Erfolgreiche Musik für das Pop-Publikum zu machen ist Selbstdarstellung und Industrie zugleich. Diese Arbeit festigt das Selbstgefühl. Aber was tun, um nach dieser Arbeit zu entspannen, ohne an phantasierter Grösse einzubüssen? Jetzt rächt sich das der Karriere geopferte Privatleben. Niederlagen im Beziehungsleben inszenieren in einem extrem hoch gespannten Selbstgefühl panische Ängste, gänzlich zu scheitern. Um diese Angst zu bekämpfen, werden Drogen unentbehrlich – Alkohol, Koks, Speed. Sie führen dazu, dass ein überangepasstes Kind, das alles tat, um zu gefallen, in seiner Verzweiflung auch probiert, eine böse Göre zu sein. Aber die Wut gegen das vom Glanz verwöhnte Publikum, das in diese Falle gelockt hat, verstärkt nur die Angst: Mit dem Erfolg ist dieses Leben Mist; ohne ihn noch viel mehr.

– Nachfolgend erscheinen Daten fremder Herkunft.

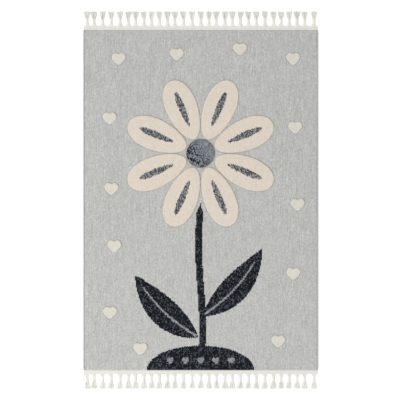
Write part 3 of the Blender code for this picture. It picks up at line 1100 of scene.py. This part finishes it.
def yarn_paths(plays, chance):
    """Every yarn's path in a row of tassels, as distances along the tape, out from it and up.

    A tassel's yarns leave the tape side by side, gather into an oval bundle that turns as it narrows
    to the neck, and then part into an even fan on the floor. The bundle's half width falls from the
    root by an exponential, narrows evenly to the neck, and grows again past it.
    """
    tassels = len(plays)
    shape = (tassels, YARNS_PER_TASSEL, 1)
    share = np.linspace(0.0, 1.0, YARN_STATIONS)[None, None, :]
    cut = chance.uniform(-YARN_CUT_PLAY, YARN_CUT_PLAY, shape)
    out = -YARN_ROOT_DEPTH + (TASSEL_LENGTH - cut + YARN_ROOT_DEPTH) * share
    to_neck = np.clip(out / NECK_OUT, 0.0, 1.0)
    past_neck = np.clip((out - NECK_OUT) / (TASSEL_LENGTH - NECK_OUT), 0.0, 1.0)
    order = np.linspace(-1.0, 1.0, YARNS_PER_TASSEL)[None, :, None]
    sign = np.where(np.arange(YARNS_PER_TASSEL) % 2 == 0, 1.0, -1.0)[None, :, None]
    angle = np.arctan2(sign * np.sqrt(1.0 - order ** 2), order)
    way = np.where(np.arange(tassels) % BUNDLE_OTHER_WAY_EVERY == 0, -1.0, 1.0)[:, None, None]
    play = 1.0 - BUNDLE_TURN_PLAY + 2.0 * BUNDLE_TURN_PLAY * chance.random((tassels, 1, 1))
    turn = way * BUNDLE_TURN * play * smooth_step(to_neck)
    in_core = np.arange(YARNS_PER_TASSEL) % BUNDLE_CORE_EVERY == 1
    layer = np.where(in_core, BUNDLE_CORE_SHARE, 1.0)[None, :, None]
    rooted = np.exp(-np.maximum(out, 0.0) / BUNDLE_ROOT_REACH)
    filled = rooted + (1.0 - rooted) * layer
    across = filled * np.cos(angle + turn)
    upward = filled * np.sin(angle + turn) * (1.0 - rooted)
    ranked = np.argsort(np.argsort(across[:, :, -1], axis=1), axis=1)
    even = (2.0 * ranked / (YARNS_PER_TASSEL - 1) - 1.0)[:, :, None]
    across = across + (even - across) * smooth_step(FAN_HASTE * past_neck)
    spread = plays[:, 2][:, None, None]
    half_width = (BUNDLE_NECK + BUNDLE_STALK * (1.0 - to_neck) + BUNDLE_ROOT * rooted
                  + (BUNDLE_TIP * spread - BUNDLE_NECK) * past_neck ** BUNDLE_SHOULDER_POWER)
    half_height = BUNDLE_HEIGHT * (1.0 - FAN_FLATTENING * past_neck)
    centre = plays[:, 0][:, None, None] + plays[:, 1][:, None, None] * past_neck
    stray = chance.normal(0.0, YARN_STRAY, shape) * past_neck ** 2
    radius = YARN_RADIUS + (YARN_TIP_RADIUS - YARN_RADIUS) * past_neck
    along = centre + half_width * across + stray
    height = radius + ROOT_LIFT * rooted + half_height * (1.0 + upward) * (1.0 - rooted)
    height += np.abs(chance.normal(0.0, TIP_LIFT_PLAY, shape)) * past_neck
    return along, np.broadcast_to(out, along.shape), height, radius


def swept(paths, radius, sides):
    """Rings square to many paths at once, each ring round a path point, counter-clockwise ahead."""
    ahead = np.gradient(paths, axis=1)
    ahead /= np.linalg.norm(ahead, axis=2, keepdims=True)
    beside = np.cross([0.0, 0.0, 1.0], ahead)
    beside /= np.linalg.norm(beside, axis=2, keepdims=True)
    above = np.cross(ahead, beside)
    angle = np.linspace(0.0, FULL_TURN, sides, endpoint=False)[None, None, :, None]
    ring = beside[:, :, None] * np.cos(angle) + above[:, :, None] * np.sin(angle)
    return paths[:, :, None] + radius[:, :, None, None] * ring


def make_tassels(node, name, side, material):
    """One end's tassels: each yarn a round tube carried along its path, closed at both ends."""
    low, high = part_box(node)
    root = (low.y if side > 0 else high.y) + side * TAPE_WIDTH
    chance = np.random.default_rng(TASSEL_SEED + (side > 0))
    along, out, height, radius = yarn_paths(tassel_plays(), chance)
    yarns = len(TASSEL_PLACES) * YARNS_PER_TASSEL
    paths = np.stack([along, root + side * out, height], axis=3).reshape(yarns, YARN_STATIONS, 3)
    rings = swept(paths, np.broadcast_to(radius, along.shape).reshape(yarns, YARN_STATIONS), YARN_SIDES)
    rings[..., 2] = np.maximum(rings[..., 2], 0.0)
    each = YARN_STATIONS * YARN_SIDES + 2
    tip = paths[:, -1] + TIP_DOME_SHARE * YARN_TIP_RADIUS * np.array([0.0, side, 0.0])
    points = np.concatenate([rings.reshape(yarns, -1, 3), paths[:, :1], tip[:, None]], axis=1)
    first = (np.arange(yarns) * each)[:, None, None]
    quads = (tube_quads(YARN_STATIONS, YARN_SIDES)[None] + first).reshape(-1, 4)
    fans = (end_fans(YARN_STATIONS, YARN_SIDES, each - 2, each - 1)[None] + first).reshape(-1, 3)
    uv, way = yarn_maps(yarns)
    per_yarn = linear(TASSEL_SHADE) * (1.0 + chance.normal(0.0, TASSEL_TONE_PLAY, yarns))[:, None]
    yarn = np.concatenate([np.repeat(per_yarn, bands * YARN_SIDES, axis=0)
                           for bands in (YARN_STATIONS - 1, 2)])
    return build_piece(name, node, "fringe_cotton", material, points.reshape(-1, 3), [quads, fans],
                       yarn=yarn, uv=uv, way=way)


def yarn_maps(yarns):
    """Corner places of all yarns: an even table of cells on the bake's map, and each yarn's own way."""
    station, step, fan_end, fan_step = tube_steps(YARN_STATIONS, YARN_SIDES)
    along = (station + np.array([0, 0, 1, 1])) / (YARN_STATIONS - 1)
    tube = np.stack([along, step / YARN_SIDES], axis=2)
    fan = np.stack([fan_end + np.array([0.0, 0.0, MAP_YARN_TIP]), fan_step / YARN_SIDES], axis=2)
    column = np.arange(yarns) // YARNS_PER_TASSEL
    row = np.arange(yarns) % YARNS_PER_TASSEL
    table = np.array([len(TASSEL_PLACES), YARNS_PER_TASSEL])
    cell = (np.stack([column, row], axis=1) / table)[:, None, None]
    size = MAP_CELL_FILL / table
    uv = np.concatenate([(cell + size * part).reshape(-1, 2) for part in (tube, fan)])
    way = np.concatenate([np.tile(part.reshape(-1, 2), (yarns, 1)) for part in (tube, fan)])
    return uv, way


# Floor, light and camera.


def make_floor():
    """A plain pale floor."""
    bpy.ops.mesh.primitive_plane_add(size=FLOOR_SIZE, location=(0.0, 0.0, -FLOOR_DROP))
    floor = bpy.context.object
    floor.name = "floor"
    material, tree, shader = new_material("pale_floor")
    feed_inputs(tree, shader, Base_Color=FLOOR_COLOUR, Roughness=0.9, Specular_IOR_Level=0.1)
    floor.data.materials.append(material)


def make_light():
    """Even studio light from all round, with a soft square key from the lower left."""
    world = bpy.data.worlds.new("studio")
    world.use_nodes = True
    feed_inputs(world.node_tree, world.node_tree.nodes["Background"], Color=(1.0, 1.0, 1.0, 1.0),
                Strength=SKY_STRENGTH)
    bpy.context.scene.world = world
    data = bpy.data.lights.new("key", "AREA")
    data.shape = "SQUARE"
    data.size = KEY_SIZE
    data.energy = KEY_POWER
    light = add_object("key", data)
    light.location = KEY_PLACE
    light.rotation_euler = (-light.location).to_track_quat("-Z", "Y").to_euler()


def make_camera():
    """Straight above the rug, its length up the picture, framed as the photo is."""
    data = bpy.data.cameras.new("camera")
    data.lens = CAMERA_LENS
    data.clip_end = CAMERA_REACH
    half_angle = math.atan(0.5 * data.sensor_width / data.lens)
    height = 0.5 * PHOTO_SPAN / math.tan(half_angle)
    camera = add_object("camera", data)
    camera.location = (*PHOTO_SHIFT, height + GROUND_TOP)
    bpy.context.scene.camera = camera
    bpy.context.scene.view_settings.view_transform = "Standard"


def make_rug():
    """Every piece of the rug."""
    # The groove shades are painted shade, darkest in the pile's deepest grooves.
    pile = pile_material("tufted_pile", fibre_spread=0.22, painted_groove_shade=0.74, sheen=0.05)
    soft_pile = pile_material("sheared_pile", fibre_spread=0.10, painted_groove_shade=0.86, sheen=0.12)
    cotton = yarn_material("cotton_yarn", twist=8.0, fibre_spread=0.05)
    overcast = yarn_material("overcast_yarn", twist=3.0, fibre_spread=0.08)
    lattice = make_lattice()
    ground_colour, streak = ground_colours(lattice)
    directions = math.pi / PETAL_COUNT + FULL_TURN * np.arange(PETAL_COUNT) / PETAL_COUNT
    motifs = [
        (f"petal_pile_{number}", petal_outline(direction), petal_colours(direction), "cream_pile")
        for number, direction in enumerate(directions, start=1)
    ]
    disc = egg_outline(0.0, DISC_RADIUS, DISC_RADIUS)
    motifs.append(("disc_pile", disc, disc_colours, "blue_grey_pile"))
    motifs += [
        (f"heart_pile_{number}", heart_outline(centre, HEART_SIZE), heart_colours, "cream_pile")
        for number, centre in enumerate(HEART_CENTRES, start=1)
    ]
    on_cloth = make_ground(lattice, [motif[1] for motif in motifs], ground_colour, pile)
    on_cloth += [make_motif(*motif, lattice, streak, soft_pile) for motif in motifs]
    for name in ("serged_edge_left", "serged_edge_right"):
        on_cloth.append(make_serging(name, overcast))
    for node, end, side in (("fringe_head_end", "head", 1.0), ("fringe_foot_end", "foot", -1.0)):
        on_cloth.append(make_tape(node, f"tape_{end}_end", side, cotton))
        on_cloth.append(make_tassels(node, f"tassels_{end}_end", side, cotton))
    backing = make_backing(backing_material())


make_camera()
make_light()
make_floor()
make_rug()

Therapie, Prognose? Britney Spears hat viel aufzuarbeiten, aber sie hat auch viele Talente. Musiker können oft ein Stück mehr Verrücktheit integrieren als Menschen ohne diese Ausdrucksmöglichkeit. Auf der anderen Seite ist die primitive Grössenphantasie ein ernstliches Therapiehindernis. Wer alle die Misserfolgszwerge um ihn herum überragt, kann sich doch nicht von ihnen beibringen lassen, wie man eine verlässliche Mutter ist und so Auto fährt, dass man den Führerschein behält.
Der Weg in die Gesundheit ist deshalb so schmerzlich, weil er ein Schrumpfungsprozess ist. Er verlangt zu erkennen, dass kein Übermensch ist, wer seine Lieder erfolgreicher verkaufen kann als alle anderen. Britney Spears müsste lernen, ihre Arbeit als Sängerin ernsthaft zu entwickeln und sich dort zu kritisieren, wo sie auch Stärken hat, um überhaupt zu ertragen, dass sie nicht rundum die Grösste ist.
Dann kann sie den Halt gewinnen, ihre Ängste zu ertragen. Der Joker in dieser Entwicklung sind die Drogen. Sie sind ein teuflischer Verstärker der narzisstischen Störung, machen aus harmloser Selbstüberschätzung pathologische Entgleisungen. Wer sich benebelt, kann nicht lernen. Er kann Erfahrungen nicht verarbeiten und muss Fehler wiederholen, weil der letzte Zusammenbruch des Selbstgefühls – Oops – war da was? schon wieder verschwundenen ist.
Eine Entziehungskur und die Arbeit an einem neuen Album genügen nicht, um Britney Spears eine günstige Prognose zu stellen. Viele Süchtige können sich für kurze Zeit disziplinieren, wenn sie ein ehrgeiziges Ziel erreichen wollen. Aber sie halten nicht durch, so lange sie sich ohne Gift nicht entspannen, ihr Leben nicht geniessen können.
Drogen löschen Reifungsschritte. Für jedes mit Hilfe von Rauschmitteln überstandene Jahr müssen vom Lebensalter zwei abgezogen werden, um ein realistisches Bild der Persönlichkeit zu gewinnen. So gesehen, ist Britney trotz ihrer inzwischen 25 Jahre psychisch wieder 17 – Baby one more time.